▶ _Short exercise_: In the records below, find the line containing "translate(corner) circle(r);" and the line containing "record = json.load(file)"; please repeat exactly the lines from one to the other, both included, and nothing more.
# Start of Records provided
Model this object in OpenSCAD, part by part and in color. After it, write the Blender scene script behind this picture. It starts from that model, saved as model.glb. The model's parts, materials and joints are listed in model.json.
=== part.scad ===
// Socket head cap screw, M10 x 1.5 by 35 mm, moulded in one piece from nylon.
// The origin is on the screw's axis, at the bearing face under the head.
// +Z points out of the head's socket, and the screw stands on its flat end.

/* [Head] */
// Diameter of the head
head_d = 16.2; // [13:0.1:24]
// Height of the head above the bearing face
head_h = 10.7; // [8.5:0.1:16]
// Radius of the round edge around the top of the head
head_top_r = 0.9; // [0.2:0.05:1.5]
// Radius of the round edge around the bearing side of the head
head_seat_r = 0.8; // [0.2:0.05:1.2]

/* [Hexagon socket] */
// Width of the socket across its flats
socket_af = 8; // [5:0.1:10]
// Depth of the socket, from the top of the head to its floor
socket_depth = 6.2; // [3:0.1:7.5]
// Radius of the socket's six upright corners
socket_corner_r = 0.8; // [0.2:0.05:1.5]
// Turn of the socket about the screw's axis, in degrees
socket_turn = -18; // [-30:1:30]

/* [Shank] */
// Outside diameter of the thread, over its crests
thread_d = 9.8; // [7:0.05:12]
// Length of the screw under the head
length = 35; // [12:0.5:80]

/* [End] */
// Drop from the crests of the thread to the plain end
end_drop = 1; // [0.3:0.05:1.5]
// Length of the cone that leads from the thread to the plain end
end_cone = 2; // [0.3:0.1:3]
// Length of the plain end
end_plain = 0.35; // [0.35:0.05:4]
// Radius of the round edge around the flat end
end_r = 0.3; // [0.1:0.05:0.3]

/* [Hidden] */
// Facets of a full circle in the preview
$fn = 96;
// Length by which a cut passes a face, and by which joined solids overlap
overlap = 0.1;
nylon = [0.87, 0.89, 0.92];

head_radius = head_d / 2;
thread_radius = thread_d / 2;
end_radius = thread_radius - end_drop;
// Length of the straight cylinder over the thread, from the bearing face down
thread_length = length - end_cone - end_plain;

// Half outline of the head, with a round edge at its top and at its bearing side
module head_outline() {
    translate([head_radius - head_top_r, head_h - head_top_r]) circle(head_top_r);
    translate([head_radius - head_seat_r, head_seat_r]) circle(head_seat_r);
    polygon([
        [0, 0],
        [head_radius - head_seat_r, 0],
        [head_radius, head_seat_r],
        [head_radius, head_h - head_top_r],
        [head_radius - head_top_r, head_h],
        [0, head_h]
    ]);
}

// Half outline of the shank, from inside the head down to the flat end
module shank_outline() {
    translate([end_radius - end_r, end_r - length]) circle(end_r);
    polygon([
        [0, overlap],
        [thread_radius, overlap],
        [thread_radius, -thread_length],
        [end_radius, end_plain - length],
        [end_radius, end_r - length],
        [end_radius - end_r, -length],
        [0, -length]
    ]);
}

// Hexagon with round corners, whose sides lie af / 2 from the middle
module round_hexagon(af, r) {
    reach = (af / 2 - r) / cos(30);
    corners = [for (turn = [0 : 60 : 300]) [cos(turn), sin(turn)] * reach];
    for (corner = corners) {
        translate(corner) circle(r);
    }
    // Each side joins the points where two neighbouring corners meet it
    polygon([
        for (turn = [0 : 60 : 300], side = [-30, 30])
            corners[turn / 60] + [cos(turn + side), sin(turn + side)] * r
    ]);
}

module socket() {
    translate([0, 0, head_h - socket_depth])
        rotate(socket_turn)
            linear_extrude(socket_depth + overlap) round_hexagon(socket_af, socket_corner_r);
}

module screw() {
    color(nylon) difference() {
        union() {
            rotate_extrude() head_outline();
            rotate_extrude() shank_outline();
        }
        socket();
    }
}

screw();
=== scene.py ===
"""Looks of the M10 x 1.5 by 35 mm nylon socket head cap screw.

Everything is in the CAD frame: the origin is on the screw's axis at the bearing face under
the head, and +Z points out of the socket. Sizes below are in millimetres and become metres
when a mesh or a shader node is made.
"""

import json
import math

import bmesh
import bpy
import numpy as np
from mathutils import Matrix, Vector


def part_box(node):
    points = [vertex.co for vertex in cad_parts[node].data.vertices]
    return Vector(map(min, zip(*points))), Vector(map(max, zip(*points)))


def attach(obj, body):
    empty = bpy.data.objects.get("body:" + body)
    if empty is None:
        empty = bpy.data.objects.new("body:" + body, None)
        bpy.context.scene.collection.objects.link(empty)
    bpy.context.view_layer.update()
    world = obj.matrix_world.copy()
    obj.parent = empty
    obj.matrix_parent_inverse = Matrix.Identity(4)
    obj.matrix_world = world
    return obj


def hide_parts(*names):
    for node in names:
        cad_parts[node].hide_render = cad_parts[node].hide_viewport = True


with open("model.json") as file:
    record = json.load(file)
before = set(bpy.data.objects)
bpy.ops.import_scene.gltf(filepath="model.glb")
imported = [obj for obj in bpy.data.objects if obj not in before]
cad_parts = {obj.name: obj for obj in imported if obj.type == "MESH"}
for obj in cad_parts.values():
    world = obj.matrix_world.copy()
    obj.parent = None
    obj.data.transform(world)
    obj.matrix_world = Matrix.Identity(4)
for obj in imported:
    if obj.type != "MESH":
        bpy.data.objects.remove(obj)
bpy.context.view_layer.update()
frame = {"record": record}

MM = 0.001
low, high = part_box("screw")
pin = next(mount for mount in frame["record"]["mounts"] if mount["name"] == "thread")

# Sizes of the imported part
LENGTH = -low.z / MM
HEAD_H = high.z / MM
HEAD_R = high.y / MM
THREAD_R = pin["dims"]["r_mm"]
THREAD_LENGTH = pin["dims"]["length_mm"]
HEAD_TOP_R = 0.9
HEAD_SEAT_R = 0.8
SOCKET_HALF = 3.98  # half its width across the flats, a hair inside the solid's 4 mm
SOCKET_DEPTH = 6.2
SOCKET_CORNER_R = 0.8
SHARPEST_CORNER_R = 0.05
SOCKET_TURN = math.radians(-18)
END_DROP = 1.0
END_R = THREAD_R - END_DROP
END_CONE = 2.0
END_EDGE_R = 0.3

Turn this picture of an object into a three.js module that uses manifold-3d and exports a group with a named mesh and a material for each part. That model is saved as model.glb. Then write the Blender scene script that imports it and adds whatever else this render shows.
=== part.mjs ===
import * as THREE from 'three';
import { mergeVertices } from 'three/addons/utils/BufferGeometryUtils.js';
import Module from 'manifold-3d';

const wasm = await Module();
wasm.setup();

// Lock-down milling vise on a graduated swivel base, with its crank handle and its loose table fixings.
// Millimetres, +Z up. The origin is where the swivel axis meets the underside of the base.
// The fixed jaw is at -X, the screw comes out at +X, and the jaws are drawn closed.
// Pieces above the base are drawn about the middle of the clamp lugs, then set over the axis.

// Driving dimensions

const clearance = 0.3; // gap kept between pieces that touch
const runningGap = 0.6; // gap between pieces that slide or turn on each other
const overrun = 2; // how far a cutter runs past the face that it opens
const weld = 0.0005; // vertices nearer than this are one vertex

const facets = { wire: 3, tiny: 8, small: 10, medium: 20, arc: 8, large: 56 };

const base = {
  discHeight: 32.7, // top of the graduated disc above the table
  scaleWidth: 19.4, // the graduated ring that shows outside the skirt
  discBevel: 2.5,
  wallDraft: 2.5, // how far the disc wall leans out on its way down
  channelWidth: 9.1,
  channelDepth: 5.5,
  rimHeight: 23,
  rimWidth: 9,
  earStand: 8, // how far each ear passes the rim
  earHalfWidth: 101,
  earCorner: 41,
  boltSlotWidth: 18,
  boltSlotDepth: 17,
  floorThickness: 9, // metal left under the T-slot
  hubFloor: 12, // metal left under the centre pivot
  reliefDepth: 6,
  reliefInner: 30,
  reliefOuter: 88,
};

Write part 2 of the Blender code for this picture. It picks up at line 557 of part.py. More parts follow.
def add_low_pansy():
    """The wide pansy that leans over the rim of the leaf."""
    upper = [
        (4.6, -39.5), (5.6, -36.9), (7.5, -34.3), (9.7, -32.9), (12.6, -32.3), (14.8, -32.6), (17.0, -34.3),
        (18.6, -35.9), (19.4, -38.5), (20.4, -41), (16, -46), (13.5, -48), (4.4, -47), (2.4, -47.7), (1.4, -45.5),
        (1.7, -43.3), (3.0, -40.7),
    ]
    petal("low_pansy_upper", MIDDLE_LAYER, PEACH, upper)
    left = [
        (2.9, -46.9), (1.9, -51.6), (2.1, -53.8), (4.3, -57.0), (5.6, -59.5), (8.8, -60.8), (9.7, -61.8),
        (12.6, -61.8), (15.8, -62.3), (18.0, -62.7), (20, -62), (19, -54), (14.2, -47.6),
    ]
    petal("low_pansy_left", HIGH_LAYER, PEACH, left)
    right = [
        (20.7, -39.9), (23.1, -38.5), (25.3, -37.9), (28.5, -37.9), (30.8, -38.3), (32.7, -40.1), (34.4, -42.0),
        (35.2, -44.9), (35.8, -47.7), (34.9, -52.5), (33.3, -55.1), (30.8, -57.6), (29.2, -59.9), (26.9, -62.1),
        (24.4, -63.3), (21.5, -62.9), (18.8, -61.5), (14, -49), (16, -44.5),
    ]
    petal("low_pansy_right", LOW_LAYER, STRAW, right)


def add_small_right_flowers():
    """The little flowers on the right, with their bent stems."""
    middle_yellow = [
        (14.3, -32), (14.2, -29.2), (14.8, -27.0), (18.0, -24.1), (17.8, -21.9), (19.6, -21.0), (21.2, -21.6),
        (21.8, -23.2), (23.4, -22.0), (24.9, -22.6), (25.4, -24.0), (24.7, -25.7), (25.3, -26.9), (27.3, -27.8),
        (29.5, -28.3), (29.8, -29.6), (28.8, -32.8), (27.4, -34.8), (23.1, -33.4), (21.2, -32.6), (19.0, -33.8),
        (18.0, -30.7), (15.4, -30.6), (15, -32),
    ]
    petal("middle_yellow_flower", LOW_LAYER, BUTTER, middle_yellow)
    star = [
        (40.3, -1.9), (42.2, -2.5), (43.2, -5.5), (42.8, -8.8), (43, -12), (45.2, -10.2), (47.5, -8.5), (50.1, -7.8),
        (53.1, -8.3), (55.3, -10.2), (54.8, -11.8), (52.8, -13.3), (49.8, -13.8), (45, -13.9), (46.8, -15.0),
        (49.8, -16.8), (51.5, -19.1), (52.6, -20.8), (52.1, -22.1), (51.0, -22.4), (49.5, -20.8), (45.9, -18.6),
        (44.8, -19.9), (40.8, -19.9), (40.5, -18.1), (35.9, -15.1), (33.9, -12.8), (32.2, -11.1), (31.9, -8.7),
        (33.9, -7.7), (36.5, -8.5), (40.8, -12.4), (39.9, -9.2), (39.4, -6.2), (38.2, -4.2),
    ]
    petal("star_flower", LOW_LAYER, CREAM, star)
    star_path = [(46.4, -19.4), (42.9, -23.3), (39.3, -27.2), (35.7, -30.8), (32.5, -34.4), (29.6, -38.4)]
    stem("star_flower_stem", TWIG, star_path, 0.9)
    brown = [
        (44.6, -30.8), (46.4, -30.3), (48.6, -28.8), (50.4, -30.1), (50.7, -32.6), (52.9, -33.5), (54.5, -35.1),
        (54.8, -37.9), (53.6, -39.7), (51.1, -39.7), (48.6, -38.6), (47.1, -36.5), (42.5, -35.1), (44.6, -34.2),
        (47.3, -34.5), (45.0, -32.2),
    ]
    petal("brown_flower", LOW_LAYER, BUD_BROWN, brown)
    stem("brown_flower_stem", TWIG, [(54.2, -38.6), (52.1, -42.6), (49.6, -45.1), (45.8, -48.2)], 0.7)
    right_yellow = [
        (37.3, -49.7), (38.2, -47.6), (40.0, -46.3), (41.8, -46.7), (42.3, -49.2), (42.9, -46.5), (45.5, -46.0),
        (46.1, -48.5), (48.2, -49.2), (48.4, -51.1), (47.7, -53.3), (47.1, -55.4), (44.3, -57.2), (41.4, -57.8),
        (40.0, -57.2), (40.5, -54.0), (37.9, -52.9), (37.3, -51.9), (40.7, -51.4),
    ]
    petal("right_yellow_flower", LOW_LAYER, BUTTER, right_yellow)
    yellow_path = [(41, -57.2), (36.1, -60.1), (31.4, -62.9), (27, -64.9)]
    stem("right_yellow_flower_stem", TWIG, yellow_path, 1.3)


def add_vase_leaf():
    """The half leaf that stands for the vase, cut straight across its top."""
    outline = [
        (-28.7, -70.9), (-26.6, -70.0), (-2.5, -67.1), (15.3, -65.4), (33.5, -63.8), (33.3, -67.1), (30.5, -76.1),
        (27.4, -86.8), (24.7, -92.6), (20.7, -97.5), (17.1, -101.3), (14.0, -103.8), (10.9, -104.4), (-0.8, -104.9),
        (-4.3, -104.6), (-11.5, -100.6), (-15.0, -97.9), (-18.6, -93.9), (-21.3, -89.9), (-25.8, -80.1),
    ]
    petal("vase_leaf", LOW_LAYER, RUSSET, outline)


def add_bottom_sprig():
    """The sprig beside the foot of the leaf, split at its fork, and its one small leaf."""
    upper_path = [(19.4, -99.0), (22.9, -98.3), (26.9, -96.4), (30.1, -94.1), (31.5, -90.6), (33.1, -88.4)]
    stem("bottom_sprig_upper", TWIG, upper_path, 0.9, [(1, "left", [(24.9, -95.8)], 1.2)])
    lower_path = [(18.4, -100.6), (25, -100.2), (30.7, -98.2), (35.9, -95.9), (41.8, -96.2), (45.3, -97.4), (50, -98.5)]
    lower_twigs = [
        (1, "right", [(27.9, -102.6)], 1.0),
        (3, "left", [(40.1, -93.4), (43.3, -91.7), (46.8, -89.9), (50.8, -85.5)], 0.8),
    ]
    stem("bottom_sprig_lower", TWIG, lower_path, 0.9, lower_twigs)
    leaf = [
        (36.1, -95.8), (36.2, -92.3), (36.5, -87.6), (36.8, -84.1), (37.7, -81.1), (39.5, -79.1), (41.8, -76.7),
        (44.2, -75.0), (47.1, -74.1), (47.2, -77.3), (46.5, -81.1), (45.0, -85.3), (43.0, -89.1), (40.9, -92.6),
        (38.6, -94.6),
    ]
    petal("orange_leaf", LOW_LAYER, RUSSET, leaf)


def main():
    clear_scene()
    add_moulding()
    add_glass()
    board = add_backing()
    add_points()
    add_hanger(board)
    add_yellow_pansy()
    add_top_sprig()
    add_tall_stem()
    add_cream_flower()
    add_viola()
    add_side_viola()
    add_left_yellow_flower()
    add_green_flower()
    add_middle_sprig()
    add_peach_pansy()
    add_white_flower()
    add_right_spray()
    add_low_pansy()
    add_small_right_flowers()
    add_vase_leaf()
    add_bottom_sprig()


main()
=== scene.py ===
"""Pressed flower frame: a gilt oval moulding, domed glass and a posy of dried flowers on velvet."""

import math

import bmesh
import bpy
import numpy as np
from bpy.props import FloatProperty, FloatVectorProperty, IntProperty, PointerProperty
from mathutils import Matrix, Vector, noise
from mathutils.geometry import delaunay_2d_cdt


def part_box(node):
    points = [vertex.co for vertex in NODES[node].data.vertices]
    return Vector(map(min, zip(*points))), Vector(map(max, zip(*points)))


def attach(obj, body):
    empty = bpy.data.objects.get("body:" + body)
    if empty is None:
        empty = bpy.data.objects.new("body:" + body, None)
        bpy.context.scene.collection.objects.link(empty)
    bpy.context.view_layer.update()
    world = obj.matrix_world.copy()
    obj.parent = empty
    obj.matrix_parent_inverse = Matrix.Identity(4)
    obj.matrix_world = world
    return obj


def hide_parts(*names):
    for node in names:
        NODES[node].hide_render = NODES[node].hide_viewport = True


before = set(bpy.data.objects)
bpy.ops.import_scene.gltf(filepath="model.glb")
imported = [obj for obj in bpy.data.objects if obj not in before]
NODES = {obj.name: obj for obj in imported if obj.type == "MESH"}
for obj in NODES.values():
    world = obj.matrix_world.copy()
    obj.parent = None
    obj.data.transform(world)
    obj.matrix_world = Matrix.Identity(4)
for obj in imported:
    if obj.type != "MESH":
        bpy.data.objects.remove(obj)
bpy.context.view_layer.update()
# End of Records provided
▶ _Task answer_:
        translate(corner) circle(r);
    }
    // Each side joins the points where two neighbouring corners meet it
    polygon([
        for (turn = [0 : 60 : 300], side = [-30, 30])
            corners[turn / 60] + [cos(turn + side), sin(turn + side)] * r
    ]);
}

module socket() {
    translate([0, 0, head_h - socket_depth])
        rotate(socket_turn)
            linear_extrude(socket_depth + overlap) round_hexagon(socket_af, socket_corner_r);
}

module screw() {
    color(nylon) difference() {
        union() {
            rotate_extrude() head_outline();
            rotate_extrude() shank_outline();
        }
        socket();
    }
}

screw();
=== scene.py ===
"""Looks of the M10 x 1.5 by 35 mm nylon socket head cap screw.

Everything is in the CAD frame: the origin is on the screw's axis at the bearing face under
the head, and +Z points out of the socket. Sizes below are in millimetres and become metres
when a mesh or a shader node is made.
"""

import json
import math

import bmesh
import bpy
import numpy as np
from mathutils import Matrix, Vector


def part_box(node):
    points = [vertex.co for vertex in cad_parts[node].data.vertices]
    return Vector(map(min, zip(*points))), Vector(map(max, zip(*points)))


def attach(obj, body):
    empty = bpy.data.objects.get("body:" + body)
    if empty is None:
        empty = bpy.data.objects.new("body:" + body, None)
        bpy.context.scene.collection.objects.link(empty)
    bpy.context.view_layer.update()
    world = obj.matrix_world.copy()
    obj.parent = empty
    obj.matrix_parent_inverse = Matrix.Identity(4)
    obj.matrix_world = world
    return obj


def hide_parts(*names):
    for node in names:
        cad_parts[node].hide_render = cad_parts[node].hide_viewport = True


with open("model.json") as file:
    record = json.load(file)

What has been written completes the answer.